THE PREDICTED clash between environmental protection and free trade under the new World Trade Organization has become reality. Free trade appears to be the winner over endangered species.

A WTO tribunal in Geneva last month sanctioned the United States for upholding a 1989 law that bans shrimp imports from countries whose fishermen fail to protect endangered sea turtles by using nets with escape hatches. South Asian countries complained that the United States violated the free trade agreement by insisting on a certain method of capture.

Indeed, the WTO permits countries to make laws conserving natural resources, but does not allow nations to dictate how another produces a good if the result is the same. In other words, shrimp is shrimp.

When the United States agreed to join the WTO in 1994, it assured the public that the treaty would balance the interests of free trade and environmental protection.
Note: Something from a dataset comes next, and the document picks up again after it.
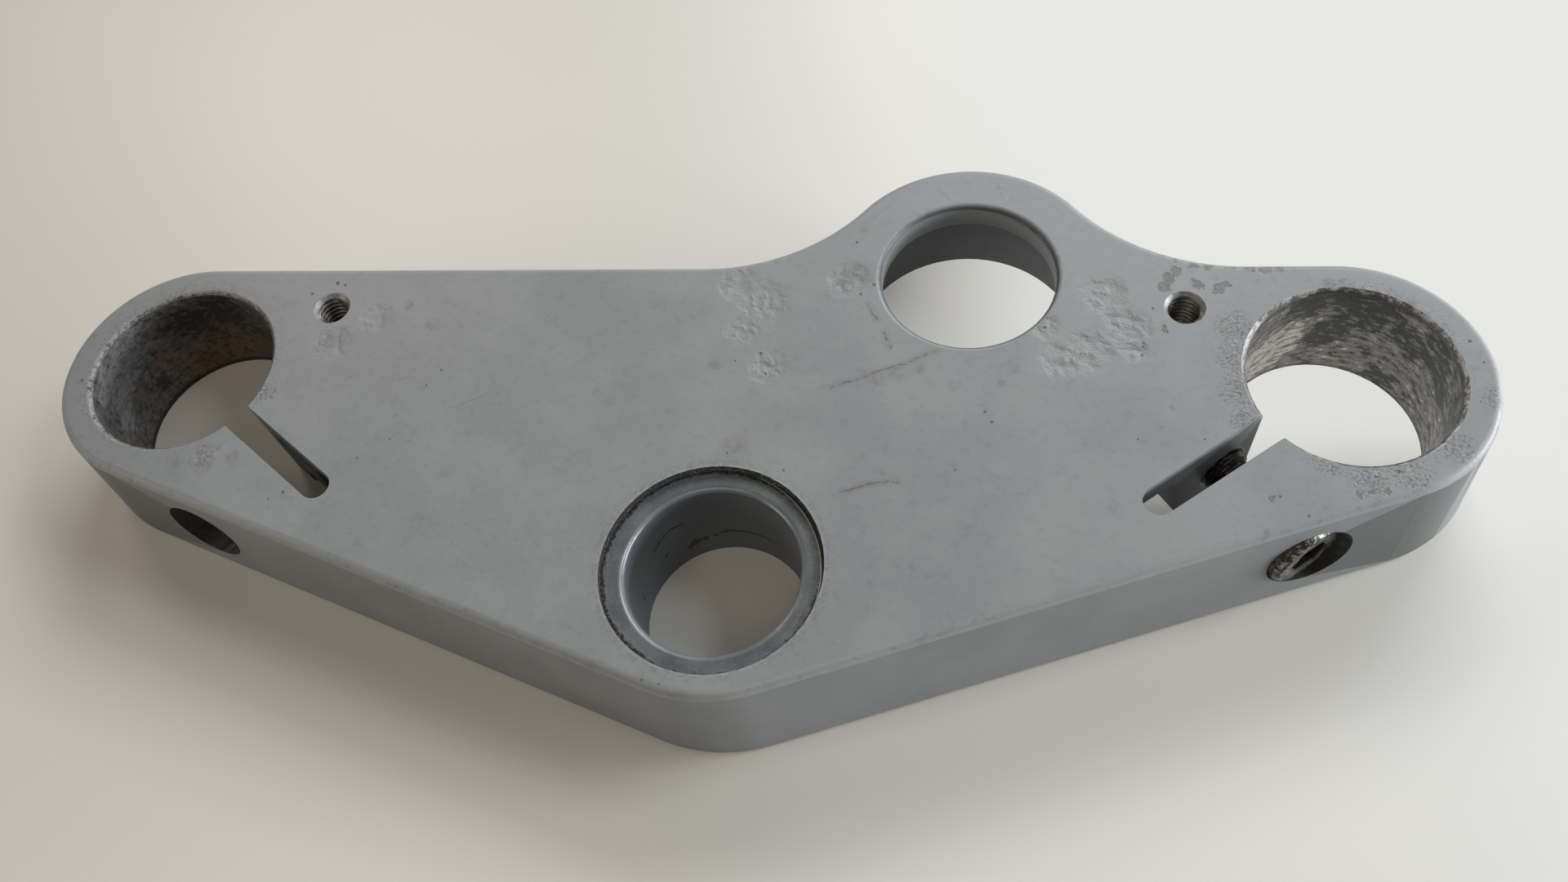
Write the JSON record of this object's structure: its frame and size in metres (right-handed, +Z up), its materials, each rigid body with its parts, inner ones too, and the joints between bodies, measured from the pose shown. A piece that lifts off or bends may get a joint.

The WTO decision indicates otherwise. The U.S. law protecting turtles does not impose an expensive, unfair burden on shrimp trawlers of poor nations. Turtle-excluder grills for nets cost less than $100; the U.S. is aiding countries in adopting these devices.

This episode echoes the international conflict over a U.S. law that banned tuna imports from countries whose fishers used methods that killed too many dolphins. Mexico won a 1991 decision from the (pre-WTO) General Agreement on Tariffs and Trade commission that the law requiring dolphin-safe tuna fishing was illegal. Efforts to resolve that conflict have leaned toward developing nations' fishing industry, even though the United States is by far the largest canned tuna market.

Drowning in shrimp nets is a major reason for the decline of sea turtle populations worldwide. The United States should take strong steps to remedy this global trade inequity, holding fast to its shrimp-net law and pushing the WTO to review and revise its skewed standards. The WTO ministerial meeting today in Geneva is the place for the United States to make a stand, and not to turn turtle.